--- Start Entries supplied ---

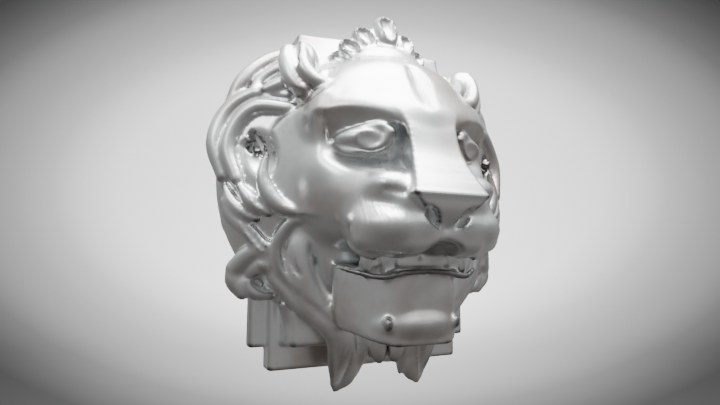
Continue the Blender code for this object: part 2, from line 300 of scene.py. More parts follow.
class Clay:
    """A block of clay as a grid of distances, to which forms are added and from which they are cut."""

    def __init__(self, low: Point, high: Point, grain: float) -> None:
        """Lays out the grid.

        Args:
            low: the grid's lowest corner.
            high: its highest corner.
            grain: the distance between two of its points.
        """
        self.axes = [np.arange(a, b + grain, grain, dtype=np.float32) for a, b in zip(low, high)]
        self.grain = grain
        self.field = np.full([len(axis) for axis in self.axes], FAR, np.float32)

    def _near(self, form: Form, blend: float) -> tuple[tuple[slice, ...], list[np.ndarray]]:
        """The part of the grid that a form can change.

        Args:
            form: the form.
            blend: the width of its fillet.

        Returns:
            The part's slices and its coordinates.
        """
        window, reach = [], blend + 4 * self.grain
        for axis, low, high in zip(self.axes, form.low - reach, form.high + reach):
            window.append(slice(int(np.searchsorted(axis, low)), int(np.searchsorted(axis, high))))
        parts = (axis[part] for axis, part in zip(self.axes, window))
        return tuple(window), np.meshgrid(*parts, indexing="ij", sparse=True)

    def add(self, form: Form, blend: float = 0.0) -> None:
        """Joins a form.

        Args:
            form: the form.
            blend: about how wide the fillet round it is.
        """
        window, grid = self._near(form, blend)
        old, new = self.field[window], form.distance(*grid)
        soft = np.maximum(blend - np.abs(old - new), 0.0) / max(blend, 1e-6)
        self.field[window] = np.minimum(old, new) - soft * soft * blend / 4

    def cut(self, form: Form, blend: float = 0.0) -> None:
        """Cuts a form away.

        Args:
            form: the form.
            blend: about how wide its rim is rounded.
        """
        window, grid = self._near(form, blend)
        old, new = self.field[window], -form.distance(*grid)
        soft = np.maximum(blend - np.abs(old - new), 0.0) / max(blend, 1e-6)
        self.field[window] = np.maximum(old, new) + soft * soft * blend / 4

    def mesh(self, name: str) -> bpy.types.Mesh:
        """The surface of this half and its mirror image.

        Args:
            name: the mesh's name.

        Returns:
            One closed mesh in metres, with the wall's plane at y 0.
        """
        limit = 4 * self.grain
        both = np.clip(np.concatenate([self.field[:0:-1], self.field]), -limit, limit)
        for side in range(3):
            ends = np.moveaxis(both, side, 0)
            ends[0], ends[-1] = limit, limit
        volume = openvdb.FloatGrid(limit)
        volume.copyFromArray(both)
        points, quads = volume.convertToQuads()
        corner = np.array([-self.axes[0][-1], self.axes[1][0] - WALL, self.axes[2][0]])
        mesh = bpy.data.meshes.new(name)
        mesh.from_pydata((points * self.grain + corner) * MM, [], quads[:, ::-1].tolist())
        mesh.validate()
        return mesh


@dataclass
class Backing:
    """The plain masses behind the face: the ruff, the crown block and the stepped blocks at the foot."""

    half_width: float = 176.0
    half_height: float = 168.0
    middle: float = 10.0
    depth: float = 74.0
    rear: float = WALL + 6
    crown_half_width: float = 93.0
    crown_middle: float = 130.0
    crown_top: float = 180.0
    # The shoulders: half width, half height, middle and edge.
    shoulders: tuple[Point, ...] = ((166, 50, 5, 6), (142, 88, 36, 10))
    # The steps: half width, half height, middle and how far they are set back.
    steps: tuple[Point, ...] = ((136, 72, -98, 8), (117, 64, -130, -1))
    plinth: Span = ((0, 0, -115), (106, 28, 52))

    def front(self, x: float, z: float) -> float:
        """Where the ruff's plain surface lies in y at a place of the mane."""
        left = 1.0 - (x / self.half_width) ** 2 - ((z - self.middle) / self.half_height) ** 2
        return -self.depth * math.sqrt(max(left, 0.01))

    def laid(self, points: Sequence[Point], lift: float) -> list[Point]:
        """Lays points (x, z, radius) on the ruff, lifted off it."""
        return [(x, self.front(x, z) - lift, z, radius) for x, z, radius in points]

    def shape(self, clay: Clay) -> None:
        """Adds the masses.

        Args:
            clay: the clay that is worked.
        """
        half = self.rear / 2
        clay.add(ball((0, 0, self.middle), (self.half_width, self.depth, self.half_height)))
        for half_width, half_height, middle, edge in self.shoulders:
            clay.add(block((0, half, middle), (half_width, half + 4, half_height), edge), blend=edge)
        crown = (self.crown_half_width, half + 6, self.crown_top - self.crown_middle)
        clay.add(block((0, half - 6, self.crown_middle), crown, edge=3), blend=24)
        for half_width, half_height, middle, back in self.steps:
            clay.add(block((0, back + half, middle), (half_width, half, half_height), edge=3), blend=3)
        clay.add(block(*self.plinth, edge=5, flare=0.06), blend=3)


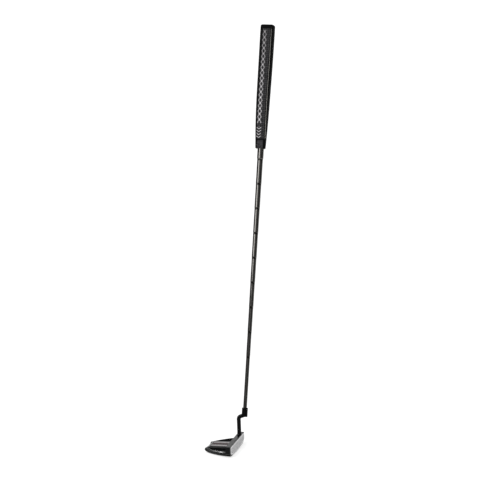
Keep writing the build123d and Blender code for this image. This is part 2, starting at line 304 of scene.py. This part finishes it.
# insert: rows of flat-bottomed grooves, so depth = a clipped cosine of the height, fading out at the
# two ends, which follow the CAD outline
def milledInsert(look):
    points = meshPoints(nodes["face_insert"])
    front, back = points[:, 0].max(), points[:, 0].min()
    outline = points[np.abs(points[:, 0] - front) < 0.01 * mm]
    low, high = outline[:, 2].min(), outline[:, 2].max()
    lines = int((high - low) / look["pitch"])
    z = np.linspace(low, high, lines * look["rowsPerLine"] + 1)
    ends = []
    for side in (-1, 1):  # how far the outline reaches at each height, towards the toe and the heel
        half = outline[outline[:, 1] * side > look["endZone"]]
        half = half[np.argsort(half[:, 2])]
        ends.append(np.interp(z, half[:, 2], half[:, 1]))
    across = np.linspace(0, 1, look["columns"])
    y = ends[0][:, None] * (1 - across) + ends[1][:, None] * across
    wave = np.cos(2 * np.pi * (z - low) / look["pitch"])
    groove = look["depth"] * np.clip(0.5 - look["sharpness"] * wave, 0, 1)
    inside = np.minimum(1, np.minimum(across, 1 - across) / look["plainEnds"])
    x = front - groove[:, None] * inside[None, :]
    x[[0, -1], :] = front
    zGrid = np.broadcast_to(z[:, None], y.shape)
    cut = np.stack([x, y, zGrid], axis=-1).reshape(-1, 3)
    under = np.stack([np.full_like(x, back), y, zGrid], axis=-1).reshape(-1, 3)
    rows, columns = y.shape
    faces = gridFaces(rows, columns)
    rim = gridRim(rows, columns)
    after = np.roll(rim, -1)
    walls = np.stack([after, rim, rim + len(cut), after + len(cut)], axis=-1)
    allFaces = np.concatenate([faces, faces[:, ::-1] + len(cut), walls])
    piece = addPiece("milled_insert", np.concatenate([cut, under]).tolist(), allFaces.tolist(),
                     smooth=False)
    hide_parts("face_insert")
    m = newMaterial("milled insert", look["color"], look["roughness"][0], metallic=1.0)
    clouds = noise(m, objectPlace(m, (1, 1, 2)), look["cloudScale"], 5.0)
    color = mixColors(m, spread(m, clouds), look["color"], shade(look["color"], look["cloudTone"]))
    link(m, color, "Base Color")
    link(m, spread(m, clouds, *look["roughness"]), "Roughness")
    bump(m, noise(m, objectPlace(m, look["lineScale"]), 1.0), look["lineDepth"])
    piece.data.materials.append(m)


dress(["head_body"], satinBlack("satin black head", headLook, headLook["specular"]))
dress(["neck"], satinBlack("satin black neck", headLook, headLook["neckSpecular"], worn=False))
dress(["face_plate"], machinedPlate(plateLook, headLook))
milledInsert(insertLook)
print("head dressed")

# each enamel: its pieces, its colour and its roughness
enamelLook = {
    "dark red enamel": (["sight_line"], (0.034, 0.008, 0.011), 0.7),
    "light grey enamel": (["sight_strip_toe", "sight_strip_heel"], (0.30, 0.275, 0.28), 0.42),
}
enamelFinish = dict(specular=0.35, cloudScale=220.0, cloudTone=0.8, peelScale=700.0, peelDepth=0.02 * mm)


# enamel poured into a channel: slightly uneven colour, a faint orange-peel surface
def enamel(name, color, roughness, look):
    m = newMaterial(name, color, roughness, specular=look["specular"])
    place = objectPlace(m)
    clouds = noise(m, place, look["cloudScale"])
    link(m, mixColors(m, spread(m, clouds), color, shade(color, look["cloudTone"])), "Base Color")
    bump(m, noise(m, place, look["peelScale"]), look["peelDepth"])
    return m


for name, (pieces, color, roughness) in enamelLook.items():
    dress(pieces, enamel(name, color, roughness, enamelFinish))


# cloud colour and roughness as shares of the finish's own, grain scale as a multiple of the clouds'
innerClouds = dict(tone=0.72, glossy=0.8, matt=1.25, grain=6)


# plain metals and fillers of the pieces inside: colour clouds, roughness clouds and a fine grain
def plainFinish(name, color, roughness, metallic, scale, depth):
    look = innerClouds
    m = newMaterial(name, color, roughness, metallic)
    place = objectPlace(m)
    clouds = noise(m, place, scale, 4.0)
    link(m, mixColors(m, spread(m, clouds), color, shade(color, look["tone"])), "Base Color")
    roughest = min(1.0, roughness * look["matt"])
    link(m, spread(m, clouds, roughness * look["glossy"], roughest), "Roughness")
    bump(m, noise(m, place, scale * look["grain"]), depth)
    return m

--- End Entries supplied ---

Aim -
Starting at the first line of the records, print each line exactly, stopping after the line that contains "blend: the width of its fillet.".

Solution for this problem -
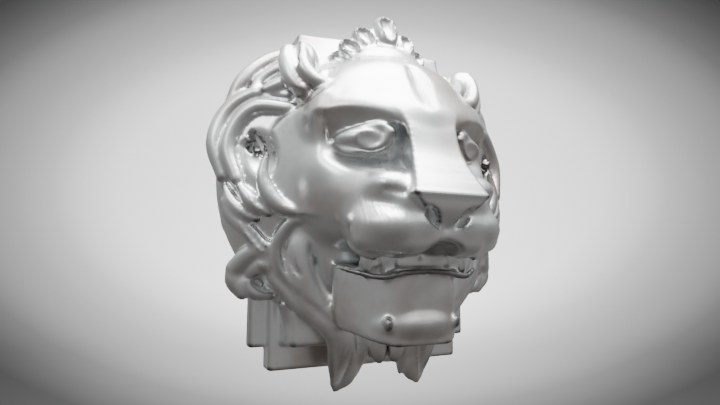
Continue the Blender code for this object: part 2, from line 300 of scene.py. More parts follow.
class Clay:
    """A block of clay as a grid of distances, to which forms are added and from which they are cut."""

    def __init__(self, low: Point, high: Point, grain: float) -> None:
        """Lays out the grid.

        Args:
            low: the grid's lowest corner.
            high: its highest corner.
            grain: the distance between two of its points.
        """
        self.axes = [np.arange(a, b + grain, grain, dtype=np.float32) for a, b in zip(low, high)]
        self.grain = grain
        self.field = np.full([len(axis) for axis in self.axes], FAR, np.float32)

    def _near(self, form: Form, blend: float) -> tuple[tuple[slice, ...], list[np.ndarray]]:
        """The part of the grid that a form can change.

        Args:
            form: the form.
            blend: the width of its fillet.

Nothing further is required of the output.